§ **Extracted data**:
■ ■ ■

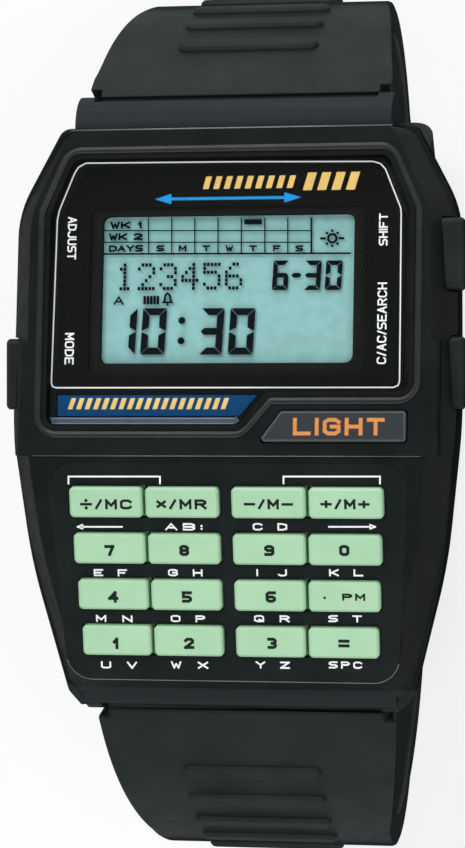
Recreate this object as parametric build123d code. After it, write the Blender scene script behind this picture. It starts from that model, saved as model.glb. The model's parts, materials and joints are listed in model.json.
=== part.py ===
from build123d import *
import os
from math import cos, degrees, radians, sin, tan

# Calculator wristwatch, dial up, standing on the closed loop of its strap.
# X runs to 3 o'clock, Y to 12 o'clock and Z out of the dial. Sizes are in millimetres.
# Pieces are drawn with Z at zero on the outer face of the case back, then lifted onto the loop's base.

# General
overrun = 4.0
seat_gap = 0.03
sliding_gap = 0.12

# Case
case_half_width = 19.2
case_top_y = 25.6
case_bottom_y = -24.4
case_height = 12.0
case_base_inset = 1.3
case_base_end_inset = 0.5
case_base_rise = 4.0
case_outline_shares = (
    (0.800, 1.000), (0.998, 0.715), (1.000, 0.000), (0.935, -0.490), (0.790, -0.950), (0.735, -1.000))
case_corner_radius = 1.2
case_shoulder_radius = 9.0
case_waist_radius = 45.0
case_outline_radii = (
    case_corner_radius, case_shoulder_radius, case_waist_radius, case_waist_radius, case_corner_radius)

# Front: a display face and a keypad face that fall away from one ridge line
ridge_y = -2.7
display_tilt = 5.6
keypad_tilt = 10.0
keypad_step = 0.22
bezel_rise = 3.2
bezel_side_inset = 1.9
bezel_top_inset = 0.3
bezel_bottom_inset = 2.1
guard_rise = 2.8
guard_side_inset = 1.1
guard_edge_drop = 0.25

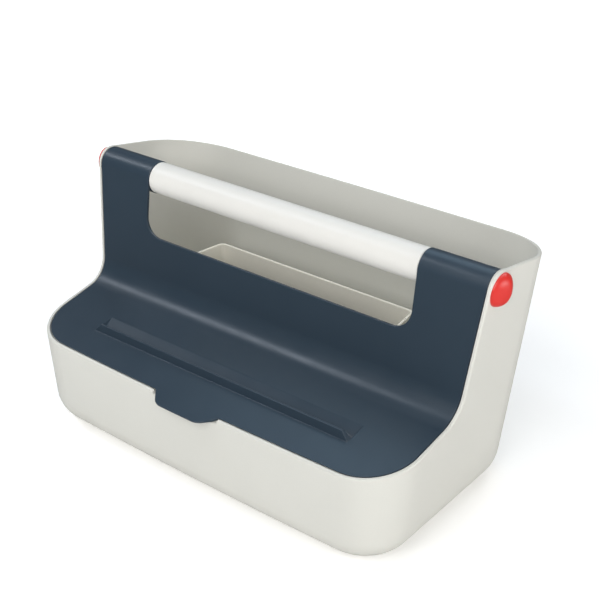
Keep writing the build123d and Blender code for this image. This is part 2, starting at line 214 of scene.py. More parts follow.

■ ■ ■

Using the records above, pull out each line where the word "from" occurs.

§ **Answer for this exercise**:
Recreate this object as parametric build123d code. After it, write the Blender scene script behind this picture. It starts from that model, saved as model.glb. The model's parts, materials and joints are listed in model.json.
from build123d import *
from math import cos, degrees, radians, sin, tan
# Front: a display face and a keypad face that fall away from one ridge line